Five executives polled before the season combined to project Washington 14th in the NFC on average. One exec did correctly predict the Commanders would finish sixth in the NFC, in part because he thought Dallas and Philadelphia would struggle. Another exec picked the Commanders as a potential surprise team.

“I would probably go with the Commanders (as a potential surprise team) because of the quarterback, the defensive head coach and the ability to generate pressure,” this exec said, while ranking Washington 13th in his projections. “They have a solid group up front on defense. They got Jeremy Chinn. They have some players defensively who can create negatives and get after the passer. The quarterback has a chance to make people better.”
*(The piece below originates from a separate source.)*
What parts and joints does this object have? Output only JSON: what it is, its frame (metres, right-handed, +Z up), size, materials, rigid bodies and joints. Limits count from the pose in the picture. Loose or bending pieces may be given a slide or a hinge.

There were still grave concerns.

“I just think they reek of average across the board, of a team looking to rebuild,” one of the other execs said entering the season. “Lots of respect for DQ (Dan Quinn), but that could be the least talented roster in the NFC, outside the South.”

The Commanders proved otherwise.

Daniels has zero turnovers in two playoff games — games that pivoted on turnovers by his veteran counterparts. Tampa Bay lost 5.6 EPA on Baker Mayfield’s critical fumble during its 23-20 defeat to Washington in the wild-card round. Detroit lost 17.4 EPA on three interceptions and a fumble by Jared Goff, losing to the Commanders 45-31. The EPA lost on those turnovers was enough to bridge the point differentials in those games.

Daniels is the fifth rookie starting quarterback to reach the championship round in the Super Bowl era while starting at least eight combined regular-season and postseason games, per Pro Football Reference. The other four got there with huge assists from their defenses and/or special teams. Not Daniels, whose production has helped overcome statistical deficiencies in those other areas so crucial to winning at the highest levels.

That places Daniels in another class among rookies. Brock Purdy, Mark Sanchez, Joe Flacco and Ben Roethlisberger also reached the championship round as rookies, but as the table below shows, those quarterbacks played for teams that stood among the NFL’s top four in combined EPA on defense and special teams.

Daniels leads championship round rookie QBs

The Commanders ranked 24th this season, forcing Daniels and the offense to overcome. They did.

Not pictured: Shaun King, who started seven total games for the 1999 Tampa Bay Buccaneers. That team reached the NFC title game on the strength of a defense featuring four future Hall of Famers (Warren Sapp, Derrick Brooks, Ronde Barber, John Lynch) and a five-time Pro Bowl choice (Hardy Nickerson).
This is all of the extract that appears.